▶ WHAT YOU ARE ASKED TO DO: Each entry must be reproduced precisely as it stands.

▶ RECORDS SHOWN:
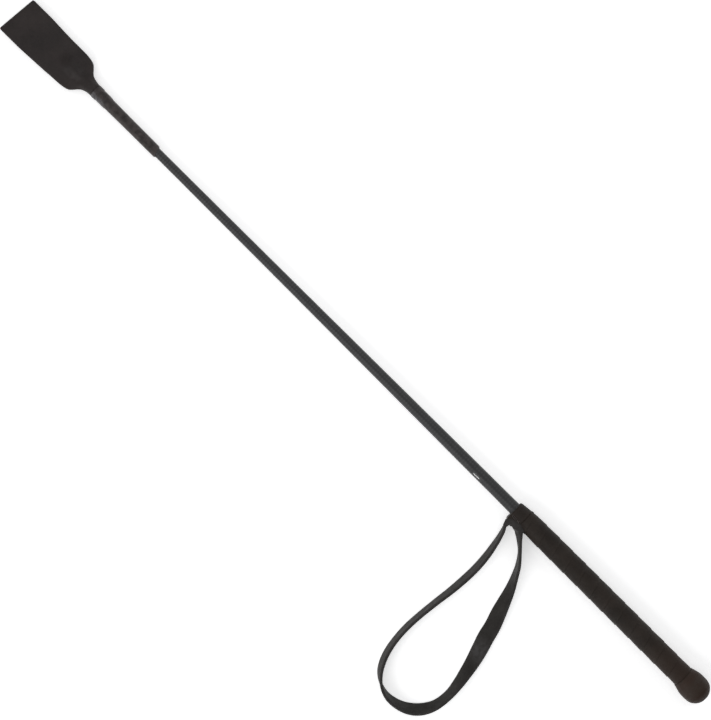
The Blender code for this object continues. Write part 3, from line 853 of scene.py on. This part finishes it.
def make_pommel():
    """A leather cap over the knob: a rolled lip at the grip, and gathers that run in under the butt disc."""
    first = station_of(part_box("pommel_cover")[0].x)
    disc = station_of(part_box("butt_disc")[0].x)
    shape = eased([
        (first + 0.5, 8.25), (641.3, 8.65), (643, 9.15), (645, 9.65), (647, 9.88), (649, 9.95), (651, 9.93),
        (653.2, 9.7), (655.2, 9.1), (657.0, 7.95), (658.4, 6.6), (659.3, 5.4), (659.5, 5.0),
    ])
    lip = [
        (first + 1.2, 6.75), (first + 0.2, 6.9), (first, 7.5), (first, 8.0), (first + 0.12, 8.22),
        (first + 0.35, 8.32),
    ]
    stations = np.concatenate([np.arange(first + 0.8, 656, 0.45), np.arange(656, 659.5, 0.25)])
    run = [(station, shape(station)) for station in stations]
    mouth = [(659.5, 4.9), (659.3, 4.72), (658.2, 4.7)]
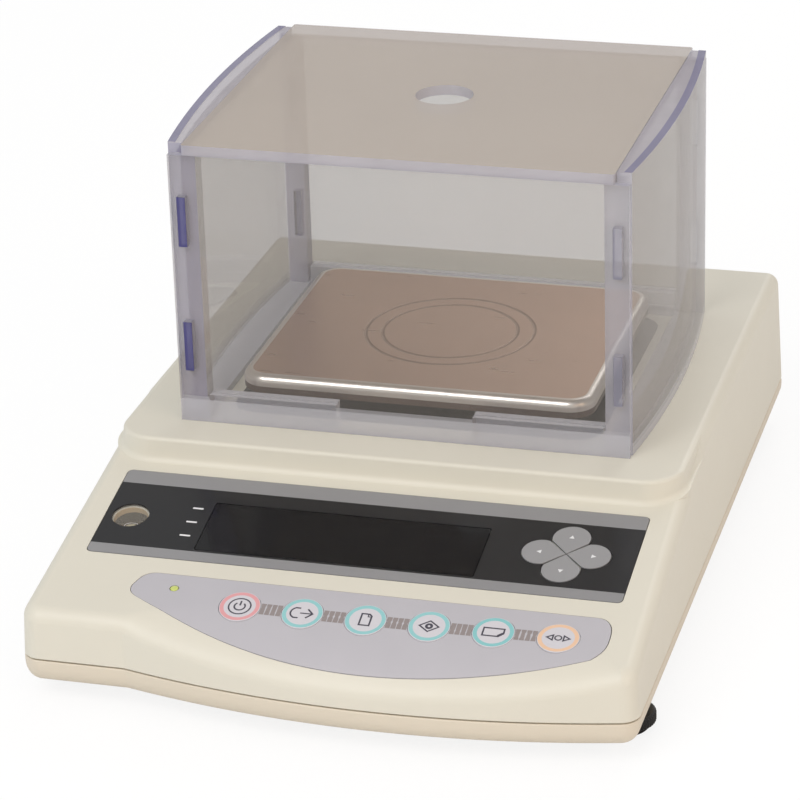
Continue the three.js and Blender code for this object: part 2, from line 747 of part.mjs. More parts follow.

▶ REPLY:
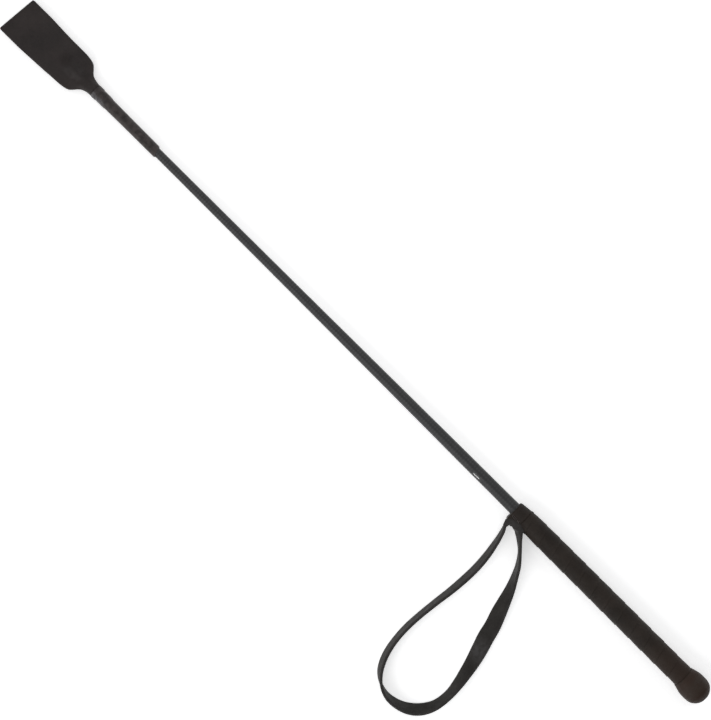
The Blender code for this object continues. Write part 3, from line 853 of scene.py on. This part finishes it.
def make_pommel():
    """A leather cap over the knob: a rolled lip at the grip, and gathers that run in under the butt disc."""
    first = station_of(part_box("pommel_cover")[0].x)
    disc = station_of(part_box("butt_disc")[0].x)
    shape = eased([
        (first + 0.5, 8.25), (641.3, 8.65), (643, 9.15), (645, 9.65), (647, 9.88), (649, 9.95), (651, 9.93),
        (653.2, 9.7), (655.2, 9.1), (657.0, 7.95), (658.4, 6.6), (659.3, 5.4), (659.5, 5.0),
    ])
    lip = [
        (first + 1.2, 6.75), (first + 0.2, 6.9), (first, 7.5), (first, 8.0), (first + 0.12, 8.22),
        (first + 0.35, 8.32),
    ]
    stations = np.concatenate([np.arange(first + 0.8, 656, 0.45), np.arange(656, 659.5, 0.25)])
    run = [(station, shape(station)) for station in stations]
    mouth = [(659.5, 4.9), (659.3, 4.72), (658.2, 4.7)]
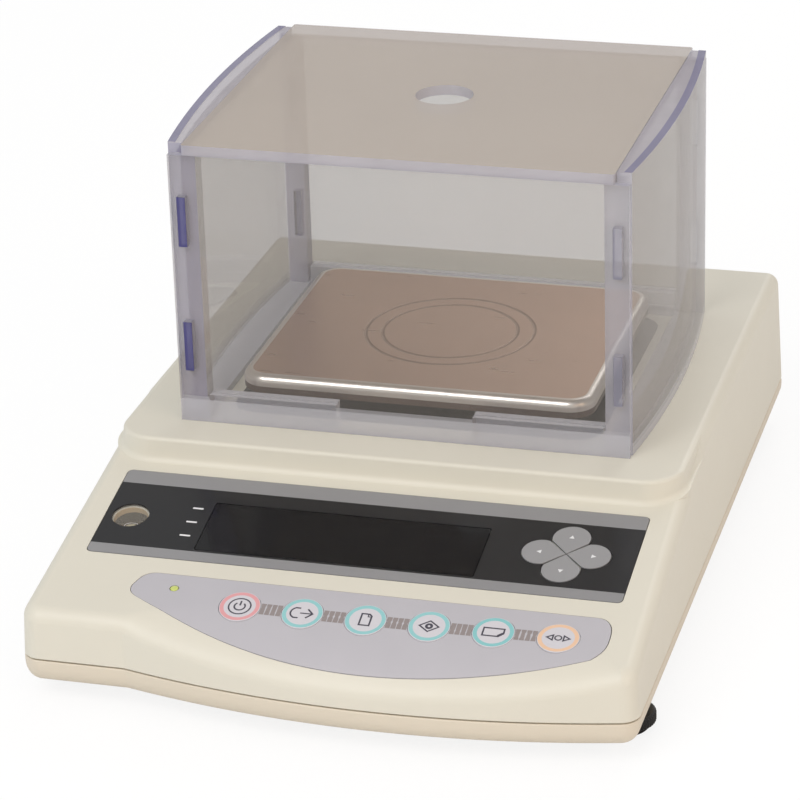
Continue the three.js and Blender code for this object: part 2, from line 747 of part.mjs. More parts follow.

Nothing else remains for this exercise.